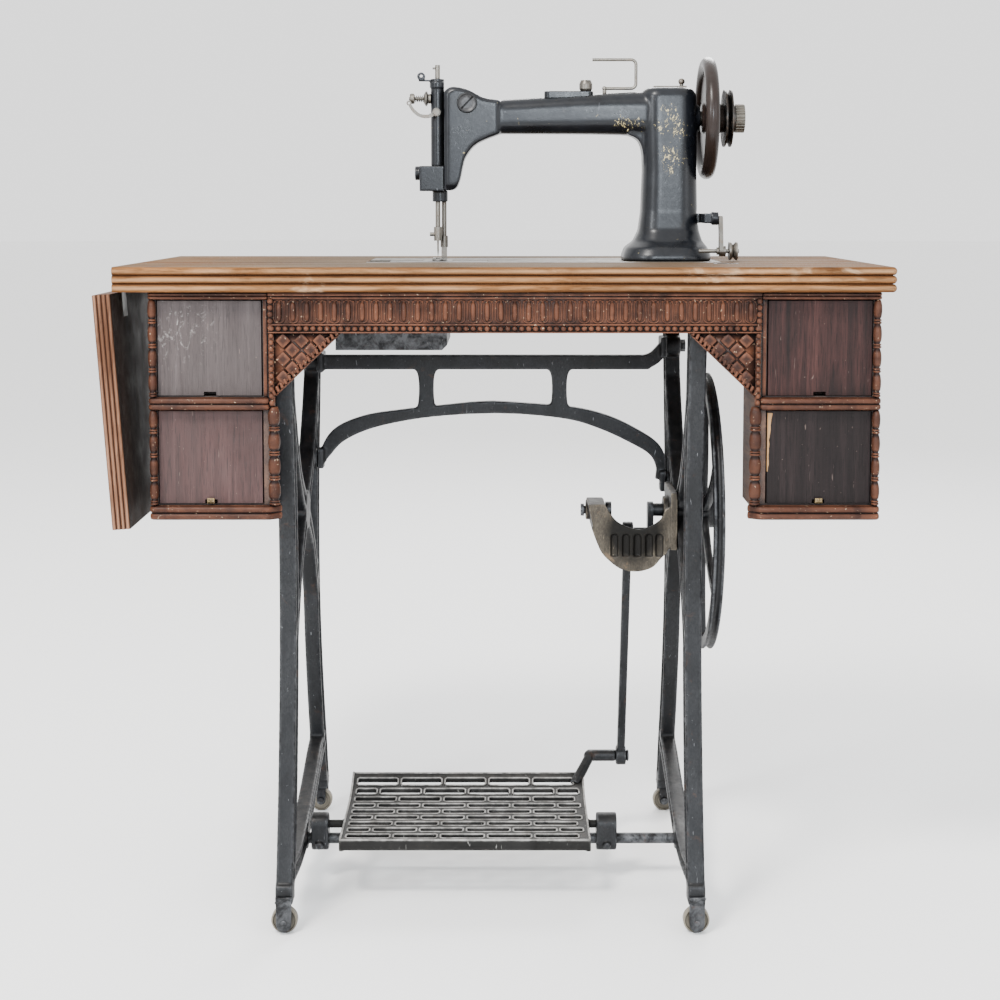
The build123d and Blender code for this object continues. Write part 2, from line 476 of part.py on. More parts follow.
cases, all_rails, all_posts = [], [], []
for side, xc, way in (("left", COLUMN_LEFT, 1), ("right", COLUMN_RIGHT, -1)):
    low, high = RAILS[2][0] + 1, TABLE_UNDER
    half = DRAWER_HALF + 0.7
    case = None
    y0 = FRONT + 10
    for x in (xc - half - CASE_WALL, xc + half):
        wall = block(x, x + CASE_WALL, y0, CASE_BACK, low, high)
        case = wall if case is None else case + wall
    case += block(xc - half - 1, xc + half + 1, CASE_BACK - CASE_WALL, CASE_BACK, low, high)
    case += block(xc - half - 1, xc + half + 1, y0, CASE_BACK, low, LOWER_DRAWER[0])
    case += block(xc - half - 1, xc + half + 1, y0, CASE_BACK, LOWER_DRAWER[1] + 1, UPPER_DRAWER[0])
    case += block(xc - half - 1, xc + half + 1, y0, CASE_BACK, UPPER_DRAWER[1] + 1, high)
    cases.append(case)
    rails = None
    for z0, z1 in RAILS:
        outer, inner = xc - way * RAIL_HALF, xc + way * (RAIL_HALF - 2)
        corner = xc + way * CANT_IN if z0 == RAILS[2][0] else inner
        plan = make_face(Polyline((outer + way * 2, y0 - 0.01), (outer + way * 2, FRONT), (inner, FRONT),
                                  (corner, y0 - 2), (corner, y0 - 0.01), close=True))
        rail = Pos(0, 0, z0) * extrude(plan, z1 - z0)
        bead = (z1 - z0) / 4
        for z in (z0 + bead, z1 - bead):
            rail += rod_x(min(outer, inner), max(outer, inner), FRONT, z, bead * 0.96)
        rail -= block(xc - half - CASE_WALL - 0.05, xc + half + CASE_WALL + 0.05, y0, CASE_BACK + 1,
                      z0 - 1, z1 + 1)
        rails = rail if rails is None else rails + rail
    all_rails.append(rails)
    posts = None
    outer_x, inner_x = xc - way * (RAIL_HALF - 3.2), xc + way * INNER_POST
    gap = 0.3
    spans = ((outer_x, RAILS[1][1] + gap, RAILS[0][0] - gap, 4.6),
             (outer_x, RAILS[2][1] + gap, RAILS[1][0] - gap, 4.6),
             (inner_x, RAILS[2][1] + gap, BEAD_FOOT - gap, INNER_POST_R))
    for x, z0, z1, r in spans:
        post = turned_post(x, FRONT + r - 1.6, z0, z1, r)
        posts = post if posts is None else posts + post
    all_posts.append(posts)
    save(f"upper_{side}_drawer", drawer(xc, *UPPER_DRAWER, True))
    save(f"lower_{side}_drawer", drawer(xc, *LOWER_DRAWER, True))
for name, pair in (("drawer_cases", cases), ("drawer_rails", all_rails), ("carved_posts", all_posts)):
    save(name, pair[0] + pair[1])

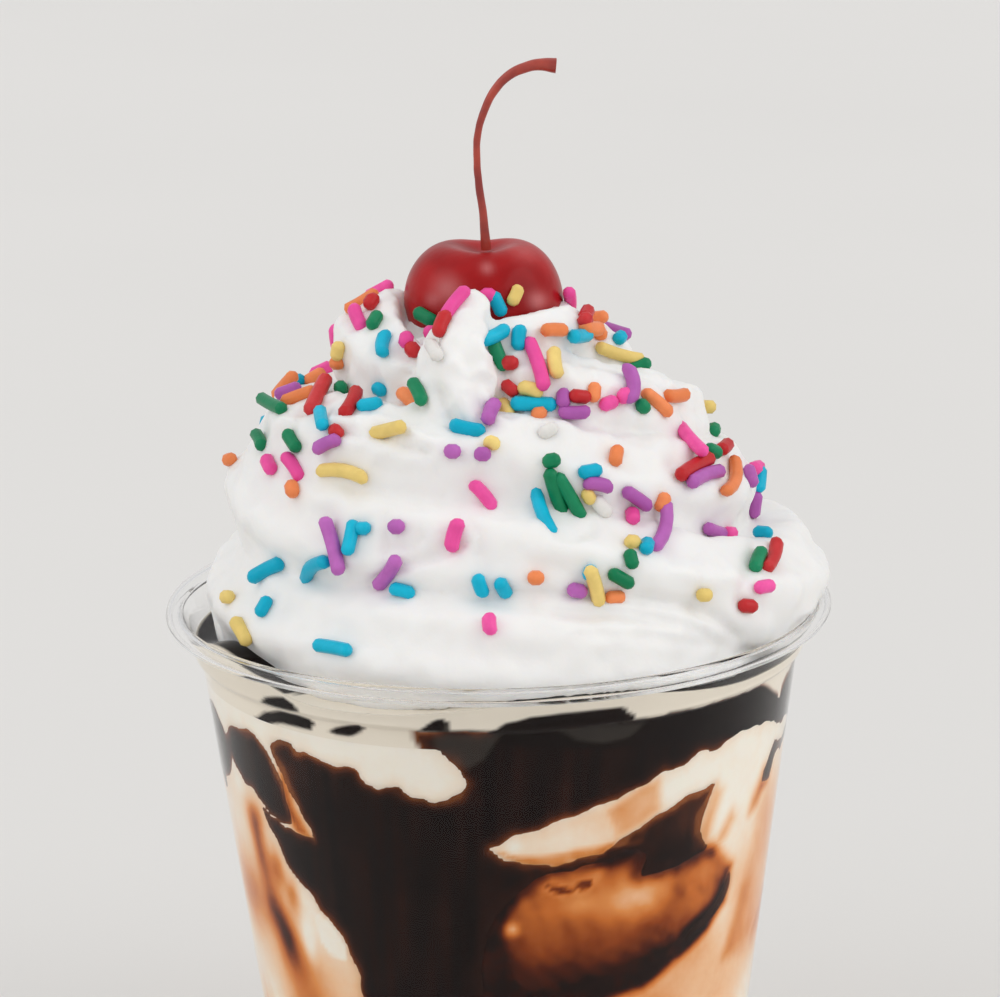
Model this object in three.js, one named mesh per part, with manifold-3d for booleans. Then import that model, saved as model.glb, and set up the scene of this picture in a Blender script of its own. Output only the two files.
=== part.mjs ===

------------------------

Each record must be repeated exactly as it is.

== Response below ==
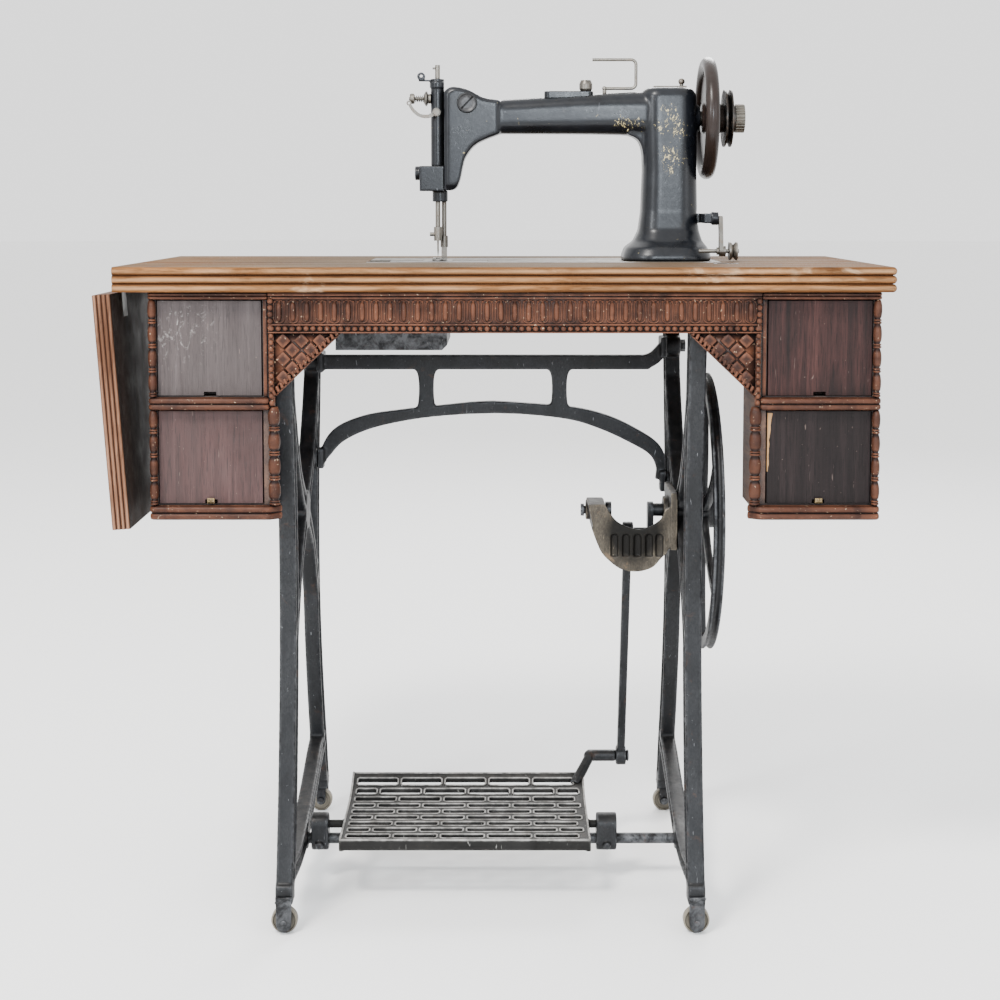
The build123d and Blender code for this object continues. Write part 2, from line 476 of part.py on. More parts follow.
cases, all_rails, all_posts = [], [], []
for side, xc, way in (("left", COLUMN_LEFT, 1), ("right", COLUMN_RIGHT, -1)):
    low, high = RAILS[2][0] + 1, TABLE_UNDER
    half = DRAWER_HALF + 0.7
    case = None
    y0 = FRONT + 10
    for x in (xc - half - CASE_WALL, xc + half):
        wall = block(x, x + CASE_WALL, y0, CASE_BACK, low, high)
        case = wall if case is None else case + wall
    case += block(xc - half - 1, xc + half + 1, CASE_BACK - CASE_WALL, CASE_BACK, low, high)
    case += block(xc - half - 1, xc + half + 1, y0, CASE_BACK, low, LOWER_DRAWER[0])
    case += block(xc - half - 1, xc + half + 1, y0, CASE_BACK, LOWER_DRAWER[1] + 1, UPPER_DRAWER[0])
    case += block(xc - half - 1, xc + half + 1, y0, CASE_BACK, UPPER_DRAWER[1] + 1, high)
    cases.append(case)
    rails = None
    for z0, z1 in RAILS:
        outer, inner = xc - way * RAIL_HALF, xc + way * (RAIL_HALF - 2)
        corner = xc + way * CANT_IN if z0 == RAILS[2][0] else inner
        plan = make_face(Polyline((outer + way * 2, y0 - 0.01), (outer + way * 2, FRONT), (inner, FRONT),
                                  (corner, y0 - 2), (corner, y0 - 0.01), close=True))
        rail = Pos(0, 0, z0) * extrude(plan, z1 - z0)
        bead = (z1 - z0) / 4
        for z in (z0 + bead, z1 - bead):
            rail += rod_x(min(outer, inner), max(outer, inner), FRONT, z, bead * 0.96)
        rail -= block(xc - half - CASE_WALL - 0.05, xc + half + CASE_WALL + 0.05, y0, CASE_BACK + 1,
                      z0 - 1, z1 + 1)
        rails = rail if rails is None else rails + rail
    all_rails.append(rails)
    posts = None
    outer_x, inner_x = xc - way * (RAIL_HALF - 3.2), xc + way * INNER_POST
    gap = 0.3
    spans = ((outer_x, RAILS[1][1] + gap, RAILS[0][0] - gap, 4.6),
             (outer_x, RAILS[2][1] + gap, RAILS[1][0] - gap, 4.6),
             (inner_x, RAILS[2][1] + gap, BEAD_FOOT - gap, INNER_POST_R))
    for x, z0, z1, r in spans:
        post = turned_post(x, FRONT + r - 1.6, z0, z1, r)
        posts = post if posts is None else posts + post
    all_posts.append(posts)
    save(f"upper_{side}_drawer", drawer(xc, *UPPER_DRAWER, True))
    save(f"lower_{side}_drawer", drawer(xc, *LOWER_DRAWER, True))
for name, pair in (("drawer_cases", cases), ("drawer_rails", all_rails), ("carved_posts", all_posts)):
    save(name, pair[0] + pair[1])

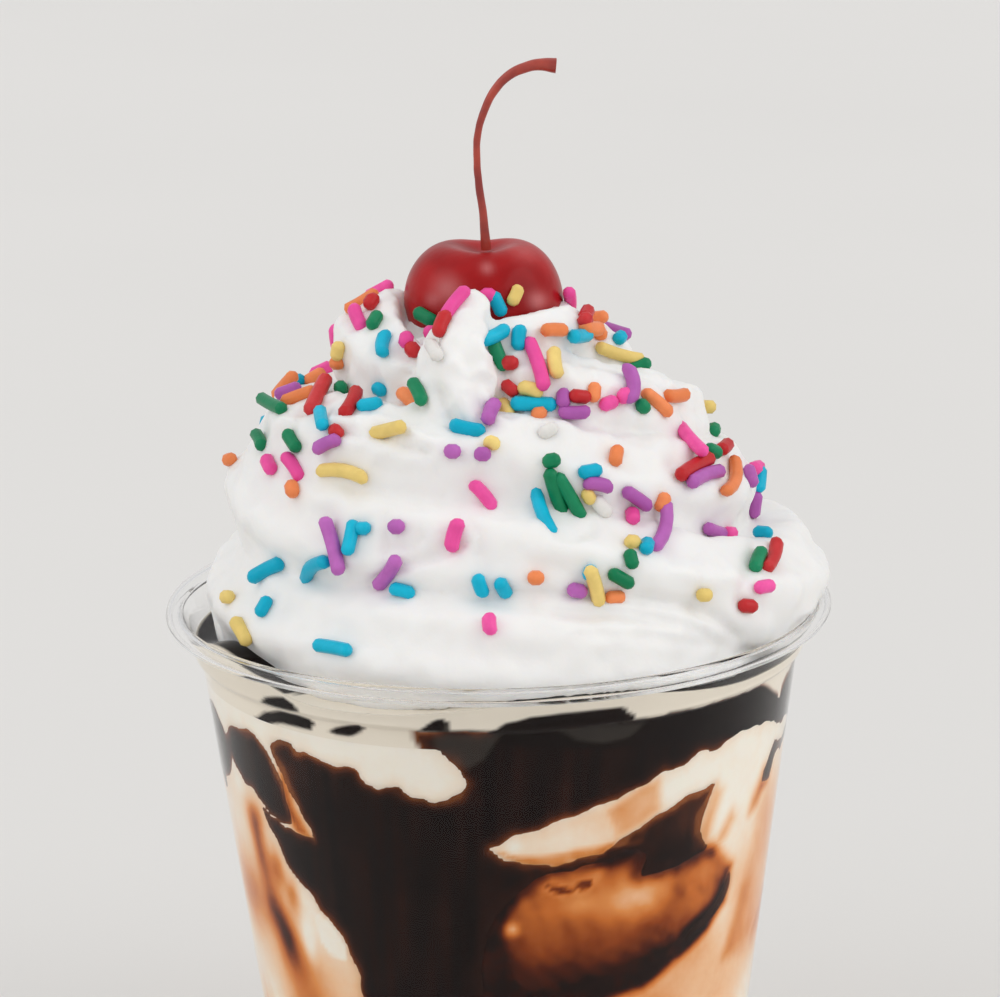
Model this object in three.js, one named mesh per part, with manifold-3d for booleans. Then import that model, saved as model.glb, and set up the scene of this picture in a Blender script of its own. Output only the two files.
=== part.mjs ===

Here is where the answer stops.